_DATA BLOCK:_
■ ■ ■ ■ ■

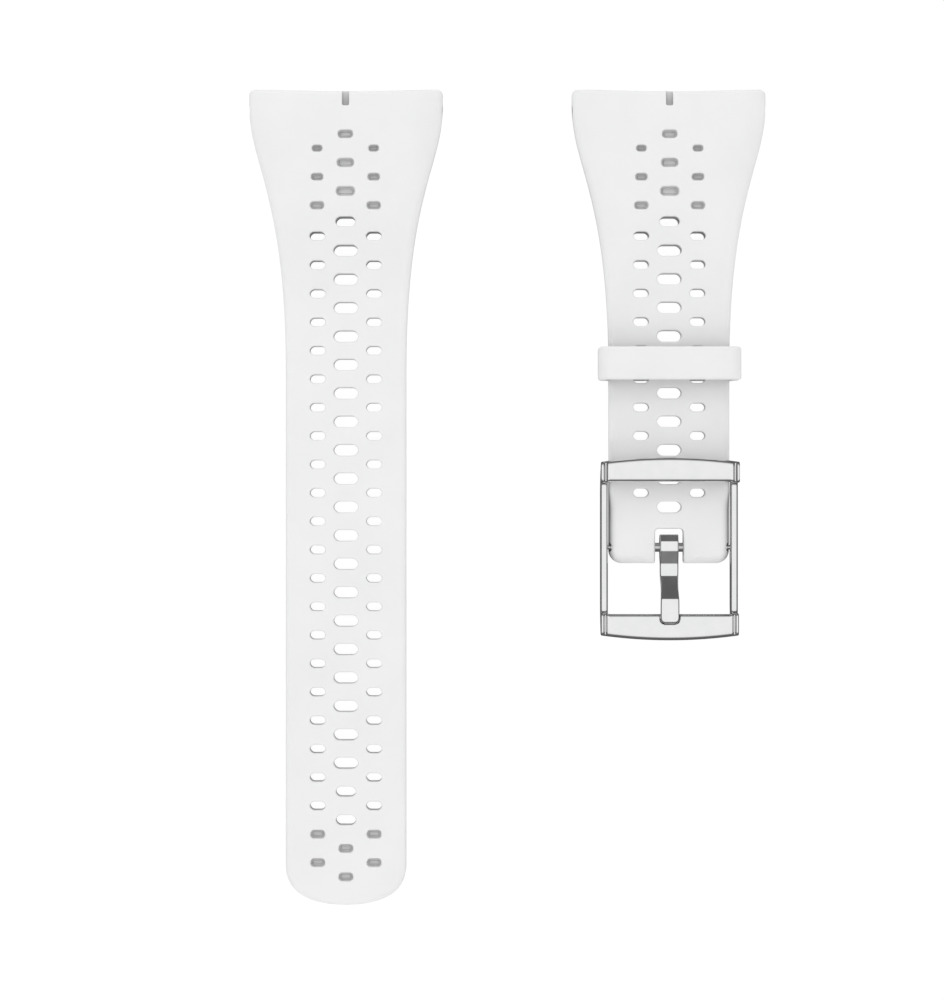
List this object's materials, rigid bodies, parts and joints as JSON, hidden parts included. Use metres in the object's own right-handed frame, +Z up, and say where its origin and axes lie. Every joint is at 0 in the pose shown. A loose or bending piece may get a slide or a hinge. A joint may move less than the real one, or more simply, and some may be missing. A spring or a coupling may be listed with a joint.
{
  "type": "watch wristband",
  "caption": "Perforated silicone wristband for a sports watch: a long strap, and a short strap with a sliding keeper and a tang buckle on a sprung bar.",
  "frame": {"origin": "under the middle of the set, on the surface that both straps lie on", "axes": "+Y along both straps towards their watch ends, +X across them from the long strap to the short one, +Z up from the wrist faces to the outer faces"},
  "size_m": [0.0862, 0.136, 0.0081],
  "materials": {
    "white_silicone": "fine matt silicone",
    "polished_steel": "polished",
    "pin_steel": "turned",
    "spring_steel": "drawn wire",
    "bush_plastic": "moulded"
  },
  "bodies": {
    "short_side": {"short_strap": "white_silicone", "short_lug_pin": "pin_steel", "short_lug_bush_left": "bush_plastic", "short_lug_bush_right": "bush_plastic", "short_lug_screw_left": "pin_steel", "short_lug_screw_right": "pin_steel", "spring_bar_tube": "pin_steel", "spring_bar_spring": "spring_steel"},
    "long_side": {"long_strap": "white_silicone", "long_lug_pin": "pin_steel", "long_lug_bush_left": "bush_plastic", "long_lug_bush_right": "bush_plastic", "long_lug_screw_left": "pin_steel", "long_lug_screw_right": "pin_steel"},
    "keeper": {"keeper_loop": "white_silicone"},
    "frame": {"buckle_frame": "polished_steel"},
    "tongue": {"buckle_tongue": "polished_steel"},
    "tip_left": {"spring_bar_tip_left": "pin_steel"},
    "tip_right": {"spring_bar_tip_right": "pin_steel"}
  },
  "joints": [
    {"name": "long_strap_lift", "type": "slide", "parent": "short_side", "child": "long_side", "axis": [0, 0, 1], "range_m": [0, 0.04]},
    {"name": "keeper_slide", "type": "slide", "parent": "short_side", "child": "keeper", "axis": [0, 1, 0], "range_m": [-0.0112, 0.004]},
    {"name": "buckle_swing", "type": "hinge", "parent": "short_side", "child": "frame", "pos_m": [0.02692, -0.00835, 0.0024], "axis": [1, 0, 0], "range_deg": [-5, 150]},
    {"name": "tongue_lift", "type": "hinge", "parent": "frame", "child": "tongue", "pos_m": [0.02692, -0.00835, 0.0024], "axis": [-1, 0, 0], "range_deg": [0, 125]},
    {"name": "tip_left_press", "type": "slide", "parent": "short_side", "child": "tip_left", "axis": [1, 0, 0], "range_m": [0, 0.001], "stiffness_N_per_m": 600, "springref_m": -0.0015, "deforming": ["spring_bar_spring"]},
    {"name": "tip_right_press", "type": "slide", "parent": "short_side", "child": "tip_right", "axis": [-1, 0, 0], "range_m": [0, 0.001], "stiffness_N_per_m": 600, "springref_m": -0.0015, "deforming": ["spring_bar_spring"]}
  ]
}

■ ■ ■ ■ ■

_WHAT TO WORK ON:_ Print again each line of the listing above, exactly as it appears.

_EXERCISE OUTPUT:_
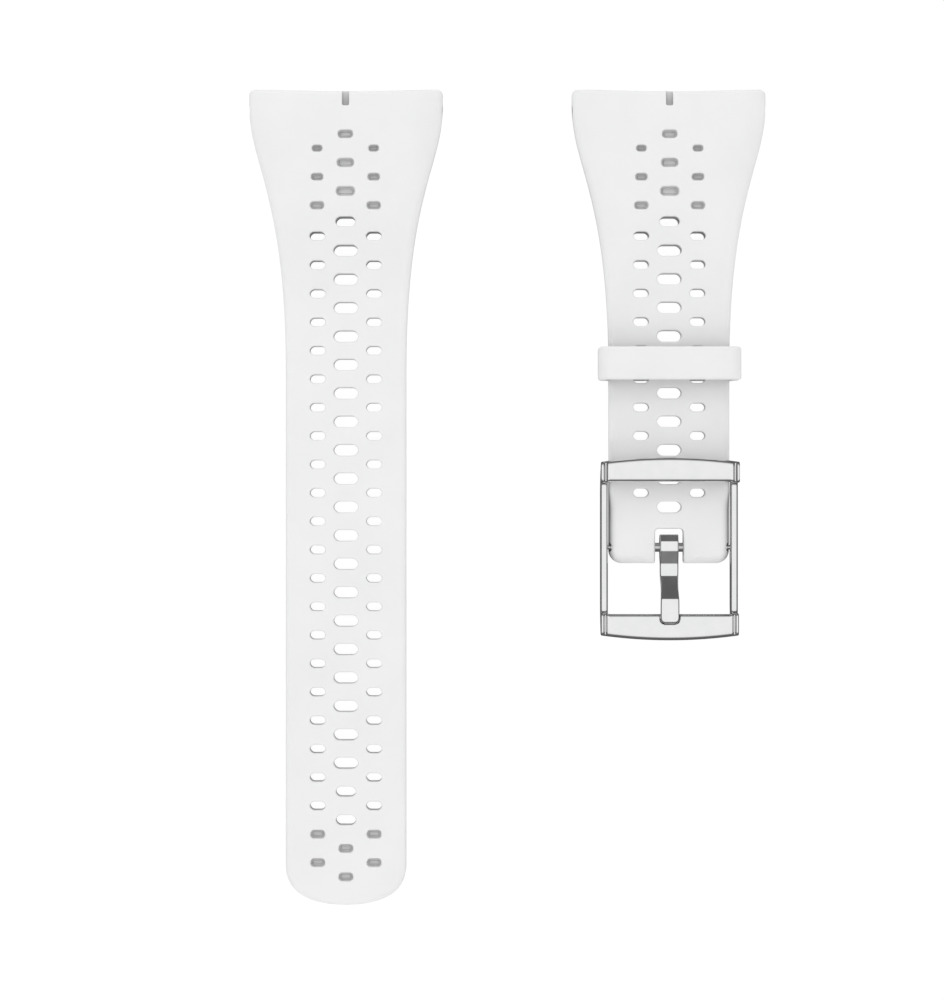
List this object's materials, rigid bodies, parts and joints as JSON, hidden parts included. Use metres in the object's own right-handed frame, +Z up, and say where its origin and axes lie. Every joint is at 0 in the pose shown. A loose or bending piece may get a slide or a hinge. A joint may move less than the real one, or more simply, and some may be missing. A spring or a coupling may be listed with a joint.
{
  "type": "watch wristband",
  "caption": "Perforated silicone wristband for a sports watch: a long strap, and a short strap with a sliding keeper and a tang buckle on a sprung bar.",
  "frame": {"origin": "under the middle of the set, on the surface that both straps lie on", "axes": "+Y along both straps towards their watch ends, +X across them from the long strap to the short one, +Z up from the wrist faces to the outer faces"},
  "size_m": [0.0862, 0.136, 0.0081],
  "materials": {
    "white_silicone": "fine matt silicone",
    "polished_steel": "polished",
    "pin_steel": "turned",
    "spring_steel": "drawn wire",
    "bush_plastic": "moulded"
  },
  "bodies": {
    "short_side": {"short_strap": "white_silicone", "short_lug_pin": "pin_steel", "short_lug_bush_left": "bush_plastic", "short_lug_bush_right": "bush_plastic", "short_lug_screw_left": "pin_steel", "short_lug_screw_right": "pin_steel", "spring_bar_tube": "pin_steel", "spring_bar_spring": "spring_steel"},
    "long_side": {"long_strap": "white_silicone", "long_lug_pin": "pin_steel", "long_lug_bush_left": "bush_plastic", "long_lug_bush_right": "bush_plastic", "long_lug_screw_left": "pin_steel", "long_lug_screw_right": "pin_steel"},
    "keeper": {"keeper_loop": "white_silicone"},
    "frame": {"buckle_frame": "polished_steel"},
    "tongue": {"buckle_tongue": "polished_steel"},
    "tip_left": {"spring_bar_tip_left": "pin_steel"},
    "tip_right": {"spring_bar_tip_right": "pin_steel"}
  },
  "joints": [
    {"name": "long_strap_lift", "type": "slide", "parent": "short_side", "child": "long_side", "axis": [0, 0, 1], "range_m": [0, 0.04]},
    {"name": "keeper_slide", "type": "slide", "parent": "short_side", "child": "keeper", "axis": [0, 1, 0], "range_m": [-0.0112, 0.004]},
    {"name": "buckle_swing", "type": "hinge", "parent": "short_side", "child": "frame", "pos_m": [0.02692, -0.00835, 0.0024], "axis": [1, 0, 0], "range_deg": [-5, 150]},
    {"name": "tongue_lift", "type": "hinge", "parent": "frame", "child": "tongue", "pos_m": [0.02692, -0.00835, 0.0024], "axis": [-1, 0, 0], "range_deg": [0, 125]},
    {"name": "tip_left_press", "type": "slide", "parent": "short_side", "child": "tip_left", "axis": [1, 0, 0], "range_m": [0, 0.001], "stiffness_N_per_m": 600, "springref_m": -0.0015, "deforming": ["spring_bar_spring"]},
    {"name": "tip_right_press", "type": "slide", "parent": "short_side", "child": "tip_right", "axis": [-1, 0, 0], "range_m": [0, 0.001], "stiffness_N_per_m": 600, "springref_m": -0.0015, "deforming": ["spring_bar_spring"]}
  ]
}